- DIRECTIONS FOR THIS TASK -
Your answer should consist solely of the lines from the one with "cad_parts[node].hide_render = cad_parts[node].hide_viewport" through the one with "return low, high", copied exactly, endpoints included.
+ + + +
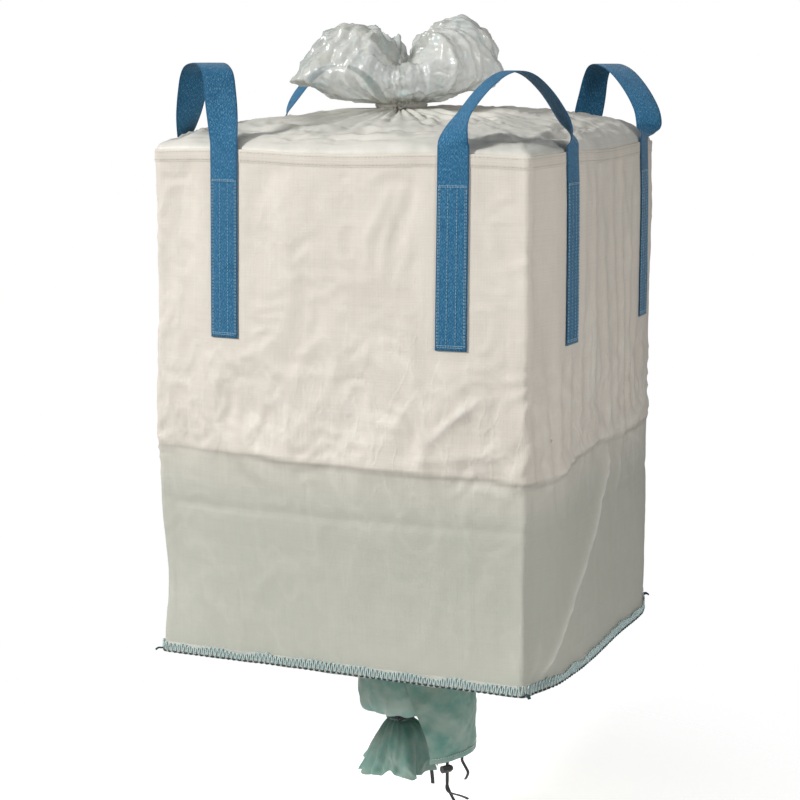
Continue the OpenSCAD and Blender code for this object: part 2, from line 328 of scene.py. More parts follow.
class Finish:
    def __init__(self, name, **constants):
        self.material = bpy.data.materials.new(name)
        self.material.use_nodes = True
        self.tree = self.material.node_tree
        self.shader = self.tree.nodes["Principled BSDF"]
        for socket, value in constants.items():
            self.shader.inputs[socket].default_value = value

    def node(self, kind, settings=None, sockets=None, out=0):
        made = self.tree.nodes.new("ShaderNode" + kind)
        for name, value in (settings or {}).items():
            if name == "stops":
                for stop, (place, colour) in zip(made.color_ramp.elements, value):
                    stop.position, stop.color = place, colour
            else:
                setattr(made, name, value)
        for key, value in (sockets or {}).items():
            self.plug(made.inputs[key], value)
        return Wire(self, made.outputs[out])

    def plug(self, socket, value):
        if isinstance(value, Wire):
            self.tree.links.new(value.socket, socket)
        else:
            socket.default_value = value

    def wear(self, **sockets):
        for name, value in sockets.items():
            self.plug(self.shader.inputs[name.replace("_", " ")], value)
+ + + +
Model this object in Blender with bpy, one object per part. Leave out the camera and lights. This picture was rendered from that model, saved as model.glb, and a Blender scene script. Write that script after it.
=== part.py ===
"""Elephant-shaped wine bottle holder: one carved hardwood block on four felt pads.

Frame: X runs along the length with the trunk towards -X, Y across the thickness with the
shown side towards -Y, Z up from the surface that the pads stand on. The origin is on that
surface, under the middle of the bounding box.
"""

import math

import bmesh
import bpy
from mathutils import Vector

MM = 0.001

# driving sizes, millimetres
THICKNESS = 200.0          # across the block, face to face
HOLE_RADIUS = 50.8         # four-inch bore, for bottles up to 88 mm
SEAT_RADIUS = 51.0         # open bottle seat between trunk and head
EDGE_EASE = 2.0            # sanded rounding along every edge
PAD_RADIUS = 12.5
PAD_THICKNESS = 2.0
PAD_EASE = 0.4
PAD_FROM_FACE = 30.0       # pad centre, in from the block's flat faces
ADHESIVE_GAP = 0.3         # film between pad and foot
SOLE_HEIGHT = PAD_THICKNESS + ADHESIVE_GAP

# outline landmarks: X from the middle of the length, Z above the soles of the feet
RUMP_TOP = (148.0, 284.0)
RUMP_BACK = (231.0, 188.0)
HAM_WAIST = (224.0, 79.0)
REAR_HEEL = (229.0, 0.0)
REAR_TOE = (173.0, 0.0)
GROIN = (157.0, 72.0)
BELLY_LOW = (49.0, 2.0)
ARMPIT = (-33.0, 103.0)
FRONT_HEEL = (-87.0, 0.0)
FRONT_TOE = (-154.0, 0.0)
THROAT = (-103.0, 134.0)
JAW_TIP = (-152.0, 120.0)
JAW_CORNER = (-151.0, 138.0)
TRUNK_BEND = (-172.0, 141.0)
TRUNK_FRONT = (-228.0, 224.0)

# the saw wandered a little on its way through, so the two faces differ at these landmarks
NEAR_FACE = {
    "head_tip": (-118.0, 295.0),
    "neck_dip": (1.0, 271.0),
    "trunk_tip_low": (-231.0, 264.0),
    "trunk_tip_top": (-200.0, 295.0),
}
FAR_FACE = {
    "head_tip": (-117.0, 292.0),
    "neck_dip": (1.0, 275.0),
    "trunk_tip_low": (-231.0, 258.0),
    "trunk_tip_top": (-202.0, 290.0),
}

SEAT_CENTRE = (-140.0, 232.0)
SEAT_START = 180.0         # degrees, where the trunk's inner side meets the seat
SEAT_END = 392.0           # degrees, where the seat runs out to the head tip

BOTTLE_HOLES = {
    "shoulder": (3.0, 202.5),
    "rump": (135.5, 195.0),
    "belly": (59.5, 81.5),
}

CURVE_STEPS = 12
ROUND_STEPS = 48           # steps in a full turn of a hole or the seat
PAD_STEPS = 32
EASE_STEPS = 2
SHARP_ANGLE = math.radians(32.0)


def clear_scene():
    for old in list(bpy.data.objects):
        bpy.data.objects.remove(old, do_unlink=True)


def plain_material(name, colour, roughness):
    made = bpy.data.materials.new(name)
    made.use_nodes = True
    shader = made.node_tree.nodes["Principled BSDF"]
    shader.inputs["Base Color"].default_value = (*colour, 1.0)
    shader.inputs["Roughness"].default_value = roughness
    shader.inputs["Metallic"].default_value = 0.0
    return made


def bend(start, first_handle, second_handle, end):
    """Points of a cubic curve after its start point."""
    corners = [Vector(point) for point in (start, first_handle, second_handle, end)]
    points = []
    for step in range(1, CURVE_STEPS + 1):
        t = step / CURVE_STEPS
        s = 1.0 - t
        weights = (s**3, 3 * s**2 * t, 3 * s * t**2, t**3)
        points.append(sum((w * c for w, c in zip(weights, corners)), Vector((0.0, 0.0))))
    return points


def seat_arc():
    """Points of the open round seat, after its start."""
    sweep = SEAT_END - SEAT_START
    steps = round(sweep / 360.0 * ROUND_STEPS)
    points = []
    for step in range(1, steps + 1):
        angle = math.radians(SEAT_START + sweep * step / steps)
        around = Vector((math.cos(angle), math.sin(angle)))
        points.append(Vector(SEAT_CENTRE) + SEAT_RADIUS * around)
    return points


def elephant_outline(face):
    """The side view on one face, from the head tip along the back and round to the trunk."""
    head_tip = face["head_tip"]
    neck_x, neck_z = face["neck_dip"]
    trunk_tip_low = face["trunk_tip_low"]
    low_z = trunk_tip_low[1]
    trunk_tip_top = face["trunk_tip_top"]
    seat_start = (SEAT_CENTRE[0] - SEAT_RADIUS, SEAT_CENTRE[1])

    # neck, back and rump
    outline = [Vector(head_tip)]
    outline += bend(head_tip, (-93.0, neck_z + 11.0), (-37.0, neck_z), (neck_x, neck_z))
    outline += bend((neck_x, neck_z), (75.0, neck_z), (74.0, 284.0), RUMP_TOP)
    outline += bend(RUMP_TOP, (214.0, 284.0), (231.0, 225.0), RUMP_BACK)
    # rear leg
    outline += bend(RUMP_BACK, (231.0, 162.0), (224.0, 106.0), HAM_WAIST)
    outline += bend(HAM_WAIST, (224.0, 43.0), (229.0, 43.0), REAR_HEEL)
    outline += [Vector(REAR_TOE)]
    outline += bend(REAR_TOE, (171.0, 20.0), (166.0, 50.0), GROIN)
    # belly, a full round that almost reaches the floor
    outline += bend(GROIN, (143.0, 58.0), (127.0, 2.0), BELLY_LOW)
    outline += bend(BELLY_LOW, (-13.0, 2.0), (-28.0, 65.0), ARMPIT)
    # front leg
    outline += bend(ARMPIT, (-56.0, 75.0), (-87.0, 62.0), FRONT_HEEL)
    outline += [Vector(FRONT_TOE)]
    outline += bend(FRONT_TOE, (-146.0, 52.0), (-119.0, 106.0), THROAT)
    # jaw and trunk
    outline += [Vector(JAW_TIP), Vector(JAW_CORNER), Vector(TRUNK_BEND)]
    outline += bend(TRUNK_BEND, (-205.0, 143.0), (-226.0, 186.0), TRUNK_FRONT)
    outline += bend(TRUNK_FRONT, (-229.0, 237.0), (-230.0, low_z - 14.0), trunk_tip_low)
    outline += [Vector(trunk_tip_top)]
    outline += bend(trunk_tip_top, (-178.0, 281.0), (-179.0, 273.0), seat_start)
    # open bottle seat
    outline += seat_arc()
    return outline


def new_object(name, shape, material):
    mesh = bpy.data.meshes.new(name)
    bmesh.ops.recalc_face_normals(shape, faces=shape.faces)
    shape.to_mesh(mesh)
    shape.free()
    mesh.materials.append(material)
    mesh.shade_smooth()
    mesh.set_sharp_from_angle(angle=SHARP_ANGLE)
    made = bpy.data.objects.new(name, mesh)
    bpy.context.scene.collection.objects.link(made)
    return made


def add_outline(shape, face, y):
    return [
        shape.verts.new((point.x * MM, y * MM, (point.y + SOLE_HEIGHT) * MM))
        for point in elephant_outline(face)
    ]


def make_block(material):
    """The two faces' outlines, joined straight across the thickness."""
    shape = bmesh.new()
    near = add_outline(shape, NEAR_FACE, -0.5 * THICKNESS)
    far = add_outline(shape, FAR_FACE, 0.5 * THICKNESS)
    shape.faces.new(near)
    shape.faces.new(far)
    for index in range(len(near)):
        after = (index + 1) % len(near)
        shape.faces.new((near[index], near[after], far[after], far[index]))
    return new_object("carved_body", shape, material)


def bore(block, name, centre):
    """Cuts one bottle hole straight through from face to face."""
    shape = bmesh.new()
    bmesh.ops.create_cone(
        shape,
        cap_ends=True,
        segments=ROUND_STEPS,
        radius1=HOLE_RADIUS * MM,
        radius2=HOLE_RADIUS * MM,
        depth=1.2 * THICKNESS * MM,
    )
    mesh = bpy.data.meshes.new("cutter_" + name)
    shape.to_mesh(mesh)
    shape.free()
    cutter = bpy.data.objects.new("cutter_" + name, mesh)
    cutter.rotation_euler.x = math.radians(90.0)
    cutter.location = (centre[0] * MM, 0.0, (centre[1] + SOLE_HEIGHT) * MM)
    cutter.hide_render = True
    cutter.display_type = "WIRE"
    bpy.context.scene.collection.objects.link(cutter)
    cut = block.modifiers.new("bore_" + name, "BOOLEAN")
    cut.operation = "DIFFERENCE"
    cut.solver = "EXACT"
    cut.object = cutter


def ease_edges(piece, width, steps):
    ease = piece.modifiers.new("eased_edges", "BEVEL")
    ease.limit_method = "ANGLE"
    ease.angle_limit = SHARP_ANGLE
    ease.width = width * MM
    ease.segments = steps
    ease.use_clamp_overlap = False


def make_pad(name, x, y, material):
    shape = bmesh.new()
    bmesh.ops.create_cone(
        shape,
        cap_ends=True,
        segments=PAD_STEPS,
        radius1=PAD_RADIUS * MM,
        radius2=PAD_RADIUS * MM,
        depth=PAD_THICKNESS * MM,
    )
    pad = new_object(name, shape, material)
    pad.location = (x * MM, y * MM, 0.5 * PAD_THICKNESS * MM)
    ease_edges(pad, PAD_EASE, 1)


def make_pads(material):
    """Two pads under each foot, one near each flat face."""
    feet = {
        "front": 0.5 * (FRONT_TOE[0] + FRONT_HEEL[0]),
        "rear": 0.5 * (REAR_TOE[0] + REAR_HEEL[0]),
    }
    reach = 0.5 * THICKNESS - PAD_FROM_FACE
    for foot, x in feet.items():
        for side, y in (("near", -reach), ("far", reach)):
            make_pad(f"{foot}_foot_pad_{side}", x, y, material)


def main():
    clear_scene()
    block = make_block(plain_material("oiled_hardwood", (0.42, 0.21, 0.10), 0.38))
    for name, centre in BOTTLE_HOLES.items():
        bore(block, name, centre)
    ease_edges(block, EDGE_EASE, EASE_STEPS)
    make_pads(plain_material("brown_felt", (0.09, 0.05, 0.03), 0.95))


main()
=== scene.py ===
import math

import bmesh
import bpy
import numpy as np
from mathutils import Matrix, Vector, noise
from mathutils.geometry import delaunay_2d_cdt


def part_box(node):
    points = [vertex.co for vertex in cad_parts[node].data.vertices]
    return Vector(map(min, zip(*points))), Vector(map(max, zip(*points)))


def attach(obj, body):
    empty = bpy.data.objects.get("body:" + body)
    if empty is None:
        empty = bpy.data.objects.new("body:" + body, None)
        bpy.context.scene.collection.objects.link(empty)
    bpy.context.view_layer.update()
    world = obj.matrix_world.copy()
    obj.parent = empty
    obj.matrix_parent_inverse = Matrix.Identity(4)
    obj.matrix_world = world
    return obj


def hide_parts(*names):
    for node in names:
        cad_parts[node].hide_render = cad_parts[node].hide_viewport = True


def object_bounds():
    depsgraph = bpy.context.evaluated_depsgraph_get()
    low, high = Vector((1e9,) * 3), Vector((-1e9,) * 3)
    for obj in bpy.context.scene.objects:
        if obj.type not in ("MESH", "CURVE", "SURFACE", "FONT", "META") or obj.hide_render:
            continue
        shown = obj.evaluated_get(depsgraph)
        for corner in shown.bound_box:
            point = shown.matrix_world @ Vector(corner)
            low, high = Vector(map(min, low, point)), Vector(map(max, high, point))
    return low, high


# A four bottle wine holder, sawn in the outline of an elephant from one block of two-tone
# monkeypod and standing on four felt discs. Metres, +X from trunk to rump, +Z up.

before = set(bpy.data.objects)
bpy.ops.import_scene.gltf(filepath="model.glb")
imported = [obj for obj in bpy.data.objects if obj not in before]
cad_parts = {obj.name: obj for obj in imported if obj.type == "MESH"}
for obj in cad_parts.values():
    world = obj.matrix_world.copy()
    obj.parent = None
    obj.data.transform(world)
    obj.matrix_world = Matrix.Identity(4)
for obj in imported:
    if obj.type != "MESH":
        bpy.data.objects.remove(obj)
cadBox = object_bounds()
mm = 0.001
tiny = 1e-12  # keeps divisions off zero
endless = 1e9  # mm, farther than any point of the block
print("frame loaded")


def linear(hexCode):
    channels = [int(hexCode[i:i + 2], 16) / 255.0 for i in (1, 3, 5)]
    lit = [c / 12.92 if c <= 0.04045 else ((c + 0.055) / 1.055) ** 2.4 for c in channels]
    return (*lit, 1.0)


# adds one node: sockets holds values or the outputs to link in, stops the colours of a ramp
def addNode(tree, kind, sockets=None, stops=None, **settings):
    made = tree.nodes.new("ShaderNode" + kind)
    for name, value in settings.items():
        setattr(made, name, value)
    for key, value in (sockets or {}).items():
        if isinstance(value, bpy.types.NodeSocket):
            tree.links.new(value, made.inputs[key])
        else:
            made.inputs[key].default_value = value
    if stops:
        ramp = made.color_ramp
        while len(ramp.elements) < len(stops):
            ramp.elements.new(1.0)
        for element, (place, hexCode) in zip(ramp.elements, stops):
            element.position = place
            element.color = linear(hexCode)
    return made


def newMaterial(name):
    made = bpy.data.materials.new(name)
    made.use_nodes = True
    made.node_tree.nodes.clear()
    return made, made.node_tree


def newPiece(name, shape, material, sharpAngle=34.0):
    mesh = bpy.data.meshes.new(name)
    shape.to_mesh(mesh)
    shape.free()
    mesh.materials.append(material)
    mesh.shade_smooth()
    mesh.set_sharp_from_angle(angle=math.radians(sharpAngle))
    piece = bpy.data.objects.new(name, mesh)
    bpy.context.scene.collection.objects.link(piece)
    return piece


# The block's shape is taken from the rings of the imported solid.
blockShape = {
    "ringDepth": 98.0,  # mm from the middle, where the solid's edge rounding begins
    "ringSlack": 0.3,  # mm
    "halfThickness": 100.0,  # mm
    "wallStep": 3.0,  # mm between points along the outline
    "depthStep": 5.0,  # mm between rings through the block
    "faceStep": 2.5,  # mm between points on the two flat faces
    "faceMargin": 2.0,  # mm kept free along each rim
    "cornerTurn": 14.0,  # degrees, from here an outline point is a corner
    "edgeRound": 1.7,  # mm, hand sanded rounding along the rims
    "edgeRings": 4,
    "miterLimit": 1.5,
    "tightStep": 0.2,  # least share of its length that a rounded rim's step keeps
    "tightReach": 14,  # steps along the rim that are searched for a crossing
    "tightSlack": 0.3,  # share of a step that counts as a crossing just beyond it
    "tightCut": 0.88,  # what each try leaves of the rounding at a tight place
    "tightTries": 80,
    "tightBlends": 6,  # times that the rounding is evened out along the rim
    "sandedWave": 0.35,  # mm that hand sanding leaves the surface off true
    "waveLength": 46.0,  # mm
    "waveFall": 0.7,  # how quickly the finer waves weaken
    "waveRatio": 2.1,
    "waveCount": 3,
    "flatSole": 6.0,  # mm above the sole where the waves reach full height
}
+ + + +
- RESULT -
        cad_parts[node].hide_render = cad_parts[node].hide_viewport = True


def object_bounds():
    depsgraph = bpy.context.evaluated_depsgraph_get()
    low, high = Vector((1e9,) * 3), Vector((-1e9,) * 3)
    for obj in bpy.context.scene.objects:
        if obj.type not in ("MESH", "CURVE", "SURFACE", "FONT", "META") or obj.hide_render:
            continue
        shown = obj.evaluated_get(depsgraph)
        for corner in shown.bound_box:
            point = shown.matrix_world @ Vector(corner)
            low, high = Vector(map(min, low, point)), Vector(map(max, high, point))
    return low, high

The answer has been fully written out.